Very quickly I learnt that Merthyr Youth was given £49,300 in December by the Heritage Lottery Fund (HLF) to make six short films about the town’s ‘diversity’. (Yet more ‘Everybody but the Welsh’ bollocks?) Jennifer Stewart, head of HLF Wales was quoted as saying, “We are delighted to support this project which will enable young people to research the history of Merthyr Tydfil’s migration and by so . . . ” Hang on! “Migration”! Is she saying Merthyr came from somewhere else? The report also made a number of mentions of “drama” and “musical theatre”. Merthyr Youth also received £300 from the Galaxy Hot Chocolate Fund “to record an album of songs”! It therefore seems reasonable to assume that other grants have been applied for and, possibly, gained. Though the Merthyr Youth website makes no mention of any funding received.
It will come as no surprise to regular readers, and others knowledgeable on the machinations of the Third Sector, that much of the HLF money will be used to pay a Project Manager. According to the MY website the successful applicant started in the job on December 1st, but the website neglects to name him or her. A rather worrying omission seeing as we are dealing now with grant funding. Another thing, I couldn’t help but notice that the whole application process was rather, well . . . rushed. Deadline for applications on November 16th, interviews November 20th, start job on December 1st.

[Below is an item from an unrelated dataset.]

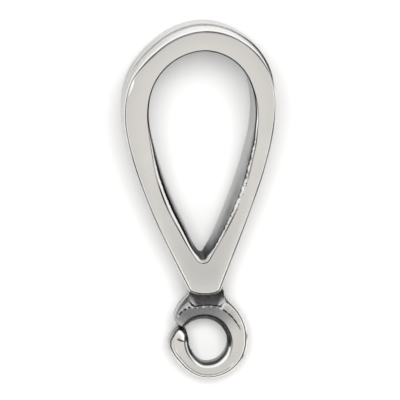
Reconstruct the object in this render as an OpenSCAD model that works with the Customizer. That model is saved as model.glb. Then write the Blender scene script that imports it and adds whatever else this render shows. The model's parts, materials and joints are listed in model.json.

Makes me wonder how well it was advertised, and for how long. Another curiosity is that there is no mention at all of the post of Project Manager, let alone a name, in the Wales Online piece (linked to above) of December 13th, even though this piece dealt exclusively with the project twelve days after the Project Manager was due to start. Was a Project Manager appointed? If so, who is it? If not, why not?
I made mention above of MY’s emphasis on the performing arts. Which should be no surprise seeing as young Jack is a bit of a thespian himself, being director of the Broken Leg Theatre Company. Now I have no way of knowing what the connection is – if any – between Merthyr Youth and the theatre company, certainly there is no mention of the company on the MY website. So it may be an entirely separate venture to Merthyr Youth. If so, and just in case, I have a word of fatherly advice for Jack. In my studies of the Third Sector I have come across a number of cases in which grants have been awarded to persons running charities or the like who simultaneously run their own companies operating in the same, or a closely associated, sphere. This often leads to, um, ‘confusion’, with funding and equipment given to the charity being used by the private company.
So good luck to Jack, I say. He’s obviously found his niche, and at an early age he’s already learning his way to the troughs. This could be the start of a long career in the Third Sector . . . using money that could be better spent elsewhere duplicating work that others are – or should be – doing. But hey! even though Jack is a mere minnow in a sea of sharks it all helps funders pretend they’re disbursing money ‘imaginatively’; it gives photo opportunities to politicos and other pond life; and it helps the ‘Welsh’ media fill pages and air time. Everybody’s a winner . . .
. . . Until that is you give a bit more thought to those kids in Merthyr. Remember them? That’s what it’s all supposed to be about – the blight of youth unemployment. How many of them do you think are going to get a worthwhile job out of this circus? I guarantee that, as with so much of the Third Sector in Wales, everyone will get a slice of the cake, while those the project is supposed to be helping will be lucky to see the crumbs.
All because of this stinking colonial system that guarantees Welsh poverty; poverty that is then celebrated and perpetuated by our local politicians for their own political advantage. Think about that! Both the London government and the Cardiff government share the goal of keeping Wales poor. Resulting in the grotesquery of ‘Welsh’ Labour ‘fighting for Wales’ by blaming others, ‘sending messages to London’, and funding its charlatan cronies in the Third Sector, rather than actually doing anything to build a Welsh economy.